Read the listing below and copy out every line that holds "scene".
— Start of Given data —
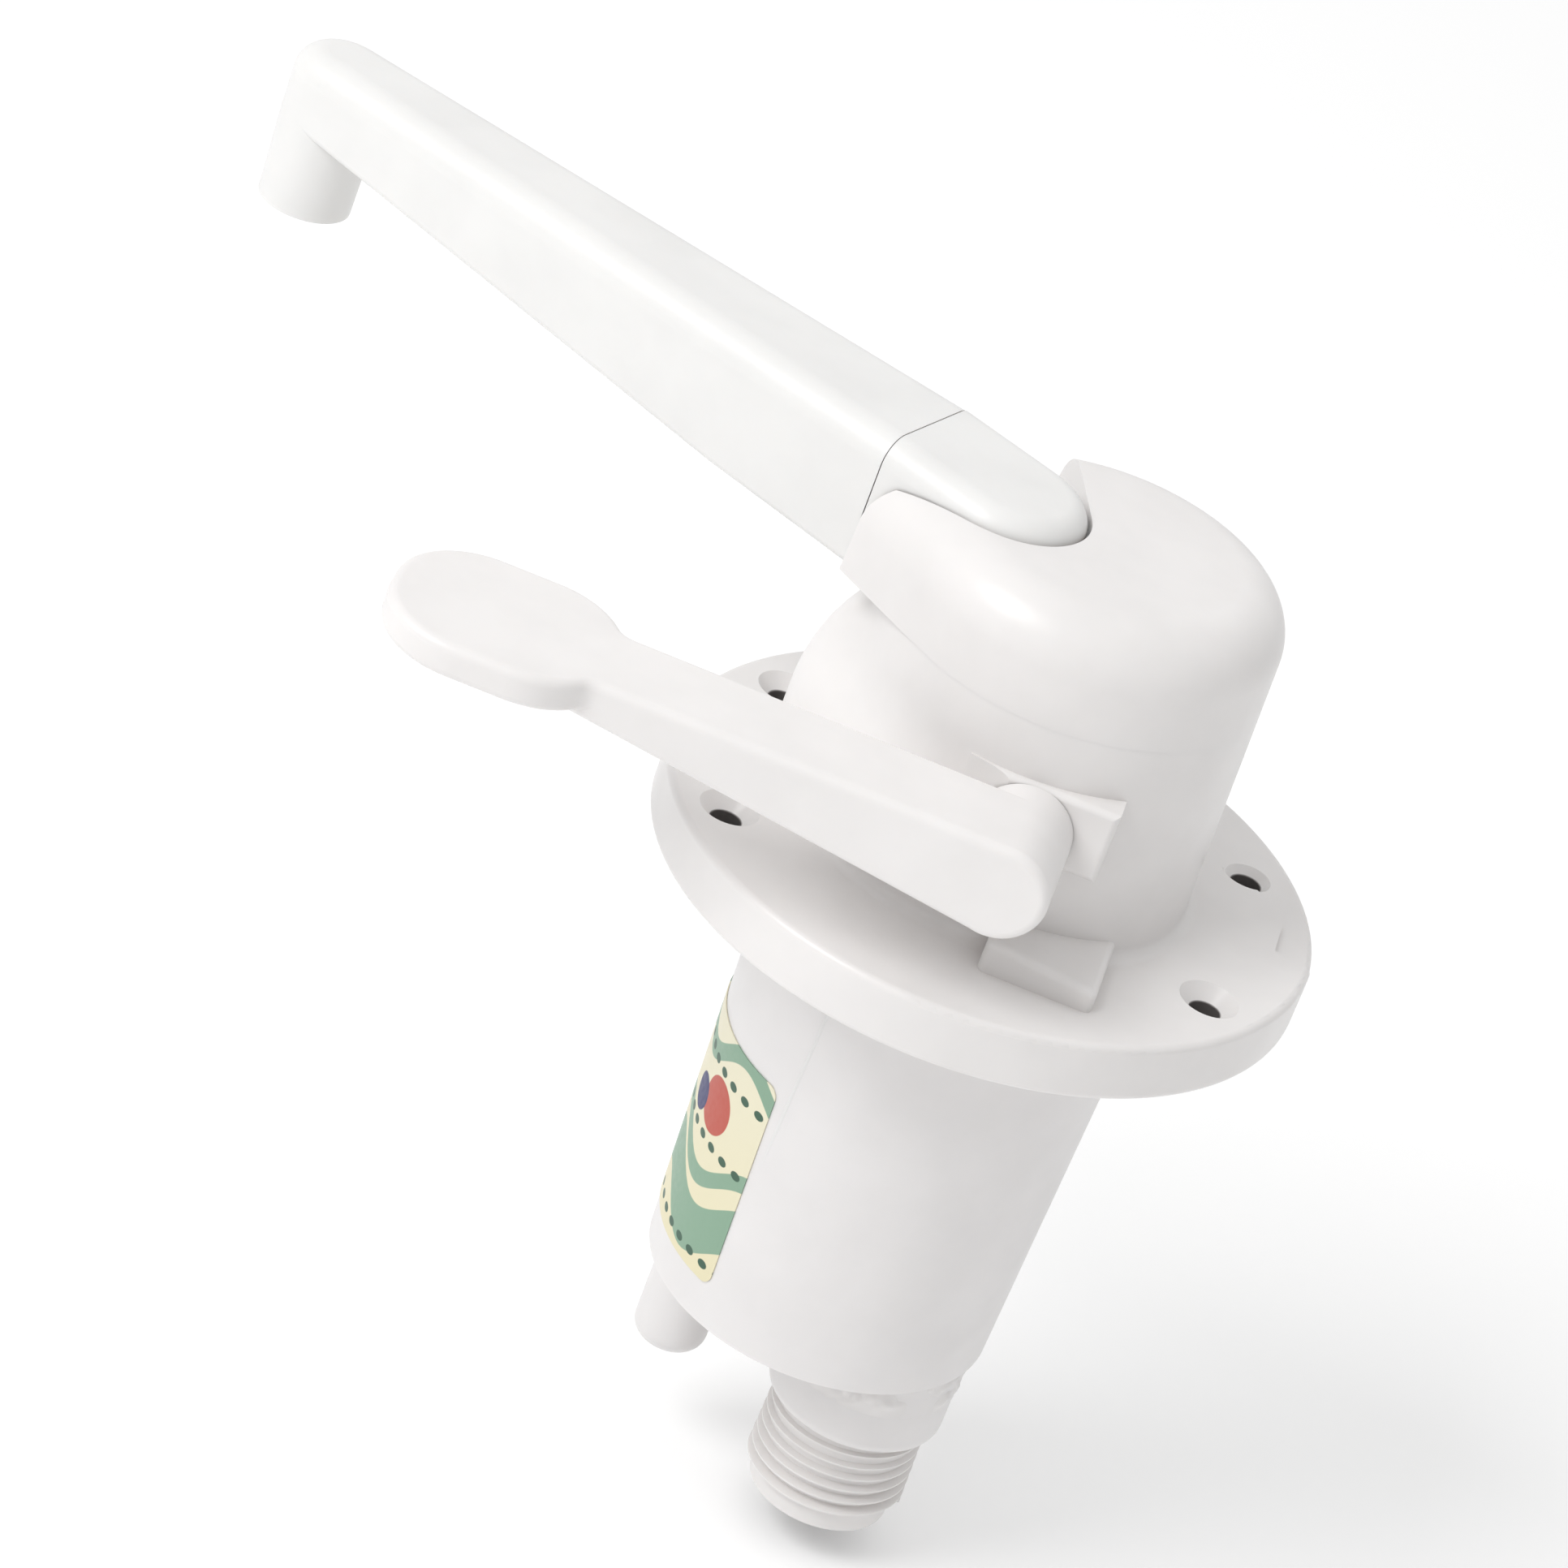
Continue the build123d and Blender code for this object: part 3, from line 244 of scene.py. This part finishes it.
def moulded_plastic(name, colour, roughness, texture=0.10, shade_bores=False):
    """Moulded plastic: faint clouding, soft gloss, a fine skin texture, and painted shade in crevices
    and slits.
    """
    material, tree, shader = new_material(name)
    place = object_coordinates(tree)
    cloud = noise_node(tree, place, 90.0, 4.0)
    fine = noise_node(tree, place, 1400.0, 2.0)

    # Colour: clouded, with painted warm shade in crevices and painted dark shade in slits
    clouded = tuple(c * 0.955 for c in colour)
    tone = mixed(tree, mapped(tree, cloud, 0.35, 0.70, 0.0, 1.0), colour, clouded)
    occlusion = tree.nodes.new("ShaderNodeAmbientOcclusion")
    occlusion.inputs["Distance"].default_value = 2.5 * MM
    occlusion.samples = 8
    openness = occlusion.outputs["AO"]
    # Painted shade: ambient occlusion darkens the colour where little light reaches
    tone = mixed(tree, mapped(tree, openness, 0.12, 0.80, 0.55, 0.0), tone, SHADE_WARM)
    tone = mixed(tree, mapped(tree, openness, 0.02, 0.16, 0.9, 0.0), tone, SLIT_SHADE)
    # Painted shade inside the body's screw holes
    if shade_bores:
        tone = paint_bore_shade(tree, place, tone)
    tree.links.new(tone, shader.inputs["Base Color"])

    # Surface
    sheen = mapped(tree, cloud, 0.3, 0.7, roughness - 0.05, roughness + 0.07)
    tree.links.new(sheen, shader.inputs["Roughness"])
    shader.inputs["IOR"].default_value = 1.49
    shader.inputs["Subsurface Weight"].default_value = 0.12
    shader.inputs["Subsurface Radius"].default_value = (1.0, 0.9, 0.8)
    shader.inputs["Subsurface Scale"].default_value = 1.2 * MM
    bump(tree, shader, fine, texture, 0.05 * MM)
    return material


def wave_band(tree, across, up, middle, phase, half_width):
    """A band that runs round the label in a gentle wave."""
    angle = math_node(tree, "ADD", product(tree, across, WAVE_TURN), phase)
    crest = product(tree, math_node(tree, "SINE", angle), WAVE_HEIGHT)
    height = difference(tree, difference(tree, up, middle), crest)
    return inside(tree, math_node(tree, "ABSOLUTE", height), half_width)


def leaf_row(tree, across, up, height, shift):
    """A row of small flat leaves at even steps round the label."""
    step = math_node(tree, "ADD", product(tree, across, 1 / LEAF_STEP), shift)
    beside = difference(tree, math_node(tree, "FRACT", step), 0.5)
    aside = product(tree, beside, LEAF_STEP)
    centre = (0.0, height * LEAF_SQUASH)
    return disc(tree, aside, product(tree, up, LEAF_SQUASH), centre, LEAF_RADIUS)


def printed_label(name):
    """Cream label with sage waves, a red sun beside a navy one, and rows of dark green leaves."""
    material, tree, shader = new_material(name)
    place = object_coordinates(tree)
    axes = split_axes(tree, place)
    back_x = product(tree, axes[0], -1.0)
    back_y = product(tree, axes[1], -1.0)
    across = product(tree, math_node(tree, "ARCTAN2", back_y, back_x), LABEL_RADIUS / MM)
    up = product(tree, difference(tree, axes[2], LABEL_MIDDLE), 1 / MM)
    fade = mapped(tree, up, -LABEL_HALF_HEIGHT, LABEL_HALF_HEIGHT, 0.0, 1.0)
    colour = mixed(tree, fade, CREAM, CREAM_PALE)
    for middle, phase, half_width in WAVES:
        band = wave_band(tree, across, up, middle, phase, half_width)
        colour = mixed(tree, band, colour, SAGE)
    for centre, radius, ink in SUNS:
        colour = mixed(tree, disc(tree, across, up, centre, radius), colour, ink)
    for height, shift in LEAF_ROWS:
        colour = mixed(tree, leaf_row(tree, across, up, height, shift), colour, DEEP_GREEN)
    tree.links.new(colour, shader.inputs["Base Color"])
    speck = noise_node(tree, place, 1200.0)
    tree.links.new(mapped(tree, speck, 0.3, 0.7, 0.34, 0.46), shader.inputs["Roughness"])
    bump(tree, shader, speck, 0.06, 0.03 * MM)
    return material


def turned_metal(name, colour):
    """Stainless steel with a fine turned grain."""
    material, tree, shader = new_material(name)
    grain = noise_node(tree, object_coordinates(tree), 2200.0)
    darker = tuple(c * 0.8 for c in colour)
    tree.links.new(mixed(tree, grain, colour, darker), shader.inputs["Base Color"])
    tree.links.new(mapped(tree, grain, 0.2, 0.8, 0.22, 0.42), shader.inputs["Roughness"])
    shader.inputs["Metallic"].default_value = 1.0
    bump(tree, shader, grain, 0.15, 0.03 * MM)
    return material


def seal_rubber(name):
    material, tree, shader = new_material(name)
    grain = noise_node(tree, object_coordinates(tree), 900.0)
    tree.links.new(mixed(tree, grain, RUBBER_DARK, RUBBER_PALE), shader.inputs["Base Color"])
    tree.links.new(mapped(tree, grain, 0.2, 0.8, 0.55, 0.75), shader.inputs["Roughness"])
    bump(tree, shader, grain, 0.2, 0.04 * MM)
    return material


def assign(names, material):
    """Gives CAD nodes their material."""
    for name in names:
        mesh = nodes[name].data
        mesh.materials.clear()
        mesh.materials.append(material)


def dress_frame():
    """Gives every CAD node its material."""
    body = moulded_plastic("white_body", WHITE_BODY, 0.34, shade_bores=True)
    assign(["faucet_body", "hood"], body)
    assign(["spout_arm", "spout_elbow"], moulded_plastic("white_arm", WHITE_ARM, 0.38))
    barrel = moulded_plastic("white_barrel", WHITE_BARREL, 0.36)
    assign(["barrel", "barrel_base", "town_water_tube"], barrel)
    assign(["hand_lever"], moulded_plastic("white_lever", WHITE_LEVER, 0.36))
    assign(["inlet_fitting"], moulded_plastic("white_thread", WHITE_THREAD, 0.42, 0.2))
    assign(GREY_NODES, moulded_plastic("grey_inner", GREY_INNER, 0.5))
    assign(RUBBER_NODES, seal_rubber("seal_rubber"))
    assign(METAL_NODES, turned_metal("stainless", STEEL))
    assign(["front_label"], printed_label("label_print"))


def add_piece(name, points, faces, material):
    """A mesh that rides on the fixed body, with the given material."""
    mesh = bpy.data.meshes.new(name)
    mesh.from_pydata(points, [], faces)
    mesh.polygons.foreach_set("use_smooth", [True] * len(mesh.polygons))
    mesh.materials.append(material)
    piece = bpy.data.objects.new(name, mesh)
    bpy.context.scene.collection.objects.link(piece)
    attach(piece, "root")


def parting_line():
    """Fine raised moulding line down the near side of the barrel, coloured a lighter white than the
    barrel as a painted highlight along the ridge.
    """
    points = []
    faces = []
    sunk = -LINE_SINK * MM
    for i in range(LINE_STEPS + 1):
        share = i / LINE_STEPS
        middle = math.radians(LINE_BEARING - LINE_DRIFT * share)
        level = (-LINE_TOP - LINE_LENGTH * share) * MM
        radius = BARREL_TOP_RADIUS + level * BARREL_SLOPE
        rise = LINE_RISE * MM * min(1.0, 4.0 * (1.0 - share))
        for turn, lift in ((-LINE_HALF_WIDTH, sunk), (0.0, rise), (LINE_HALF_WIDTH, sunk)):
            bearing = middle + turn * MM / radius
            reach = radius + lift
            points.append((reach * math.cos(bearing), reach * math.sin(bearing), level))
        if i:
            low = 3 * i
            faces.append((low - 3, low - 2, low + 1, low))
            faces.append((low - 2, low - 1, low + 2, low + 1))
    # Painted highlight: the ridge takes the arm's lighter white instead of the barrel's
    line = moulded_plastic("white_line_highlight", WHITE_ARM, 0.3, 0.0)
    add_piece("parting_line", points, faces, line)


def cement_amount(angle, share):
    """Thickness of the cement in millimetres: broad patches, streaks and crumbs."""
    x = math.cos(angle)
    y = math.sin(angle)
    coarse = noise.noise(Vector((2.2 * x, 2.2 * y, 3.0 * share + 4.0)))
    streak = noise.noise(Vector((7.0 * x + 5.0 * share, 7.0 * y, 2.0 * share)))
    crumb = noise.noise(Vector((16.0 * x, 16.0 * y, 9.0 * share)))
    amount = 0.10 + 0.55 * coarse + 0.50 * streak + 0.35 * crumb
    edge = min(1.0, 6.0 * share + 0.3) * min(1.0, 3.0 * (1.0 - share))
    return max(CEMENT_LOWEST, min(CEMENT_HIGHEST, amount * edge))


def cement_smear():
    """Uneven smears of solvent cement on the collar, just under the barrel."""
    points = []
    faces = []
    for j in range(CEMENT_ROWS + 1):
        share = j / CEMENT_ROWS
        level = BARREL_FOOT - CEMENT_REACH * share
        for i in range(CEMENT_AROUND):
            angle = 2 * math.pi * i / CEMENT_AROUND
            radius = COLLAR_RADIUS + cement_amount(angle, share) * MM
            points.append((COLLAR_X + radius * math.cos(angle), radius * math.sin(angle), level))
            if j:
                after = (i + 1) % CEMENT_AROUND
                low = j * CEMENT_AROUND
                high = low - CEMENT_AROUND
                faces.append((high + i, high + after, low + after, low + i))
    cement = moulded_plastic("white_cement", WHITE_THREAD, 0.3, 0.25)
    add_piece("cement_smear", points, faces, cement)


def make_floor():
    """Large pale floor below the inlet; it shows white and keeps the object's soft shadow."""
    mesh = bpy.data.meshes.new("floor")
    level = INLET_FOOT - FLOOR_DROP
    half = FLOOR_HALF_SIZE
    corners = [(-half, -half, level), (half, -half, level), (half, half, level), (-half, half, level)]
    mesh.from_pydata(corners, [], [(0, 1, 2, 3)])
    floor = bpy.data.objects.new("floor", mesh)
    bpy.context.scene.collection.objects.link(floor)
    material, tree, shader = new_material("floor_white")
    cloud = noise_node(tree, object_coordinates(tree), 4.0)
    tree.links.new(mixed(tree, cloud, FLOOR_PALE, FLOOR_SHADE), shader.inputs["Base Color"])
    shader.inputs["Emission Color"].default_value = (1.0, 1.0, 1.0, 1.0)
    shader.inputs["Emission Strength"].default_value = FLOOR_GLOW
    shader.inputs["Roughness"].default_value = 0.9
    shader.inputs["Specular IOR Level"].default_value = 0.1
    mesh.materials.append(material)


def make_world():
    """Soft light that grows towards the zenith; seen directly, in gloss or through glass it's white."""
    world = bpy.data.worlds.new("studio")
    bpy.context.scene.world = world
    world.use_nodes = True
    tree = world.node_tree
    tree.nodes.clear()
    output = tree.nodes.new("ShaderNodeOutputWorld")
    ambient = tree.nodes.new("ShaderNodeBackground")
    seen = tree.nodes.new("ShaderNodeBackground")
    for background in (ambient, seen):
        background.inputs["Color"].default_value = (1.0, 1.0, 1.0, 1.0)
        background.inputs["Strength"].default_value = 1.0
    direction = tree.nodes.new("ShaderNodeTexCoord").outputs["Generated"]
    rise = split_axes(tree, direction)[2]
    strength = mapped(tree, rise, 0.0, 1.0, HORIZON_LIGHT, ZENITH_LIGHT)
    tree.links.new(strength, ambient.inputs["Strength"])
    rays = tree.nodes.new("ShaderNodeLightPath").outputs
    direct = math_node(tree, "MAXIMUM", rays["Is Camera Ray"], rays["Is Glossy Ray"])
    white = math_node(tree, "MAXIMUM", direct, rays["Is Transmission Ray"])
    mix = tree.nodes.new("ShaderNodeMixShader")
    tree.links.new(white, mix.inputs[0])
    tree.links.new(ambient.outputs[0], mix.inputs[1])
    tree.links.new(seen.outputs[0], mix.inputs[2])
    tree.links.new(mix.outputs[0], output.inputs["Surface"])


def make_key_light():
    """One large soft lamp, high on the left in front."""
    data = bpy.data.lights.new("key", "AREA")
    data.shape = "DISK"
    data.size = KEY_SIZE
    data.energy = KEY_POWER
    light = bpy.data.objects.new("key", data)
    light.location = KEY_PLACE
    light.rotation_mode = "QUATERNION"
    towards = Vector(KEY_TARGET) - Vector(KEY_PLACE)
    light.rotation_quaternion = towards.to_track_quat("-Z", "Y")
    bpy.context.scene.collection.objects.link(light)


def make_camera():
    data = bpy.data.cameras.new("camera")
    data.lens = LENS
    data.clip_start = 0.01
    data.clip_end = 50.0
    camera = bpy.data.objects.new("camera", data)
    right = CAMERA_FORWARD.cross(CAMERA_UP).normalized()
    up = right.cross(CAMERA_FORWARD).normalized()
    turn = Matrix((right, up, -CAMERA_FORWARD.normalized())).transposed().to_4x4()
    camera.matrix_world = Matrix.Translation(CAMERA_PLACE) @ turn
    bpy.context.scene.collection.objects.link(camera)
    bpy.context.scene.camera = camera


dress_frame()
parting_line()
cement_smear()
make_floor()
make_world()
make_key_light()
make_camera()
bpy.context.scene.view_settings.view_transform = "Standard"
— End of Given data —
Reply to the task |
Continue the build123d and Blender code for this object: part 3, from line 244 of scene.py. This part finishes it.
    bpy.context.scene.collection.objects.link(piece)
    bpy.context.scene.collection.objects.link(floor)
    bpy.context.scene.world = world
    bpy.context.scene.collection.objects.link(light)
    bpy.context.scene.collection.objects.link(camera)
    bpy.context.scene.camera = camera
bpy.context.scene.view_settings.view_transform = "Standard"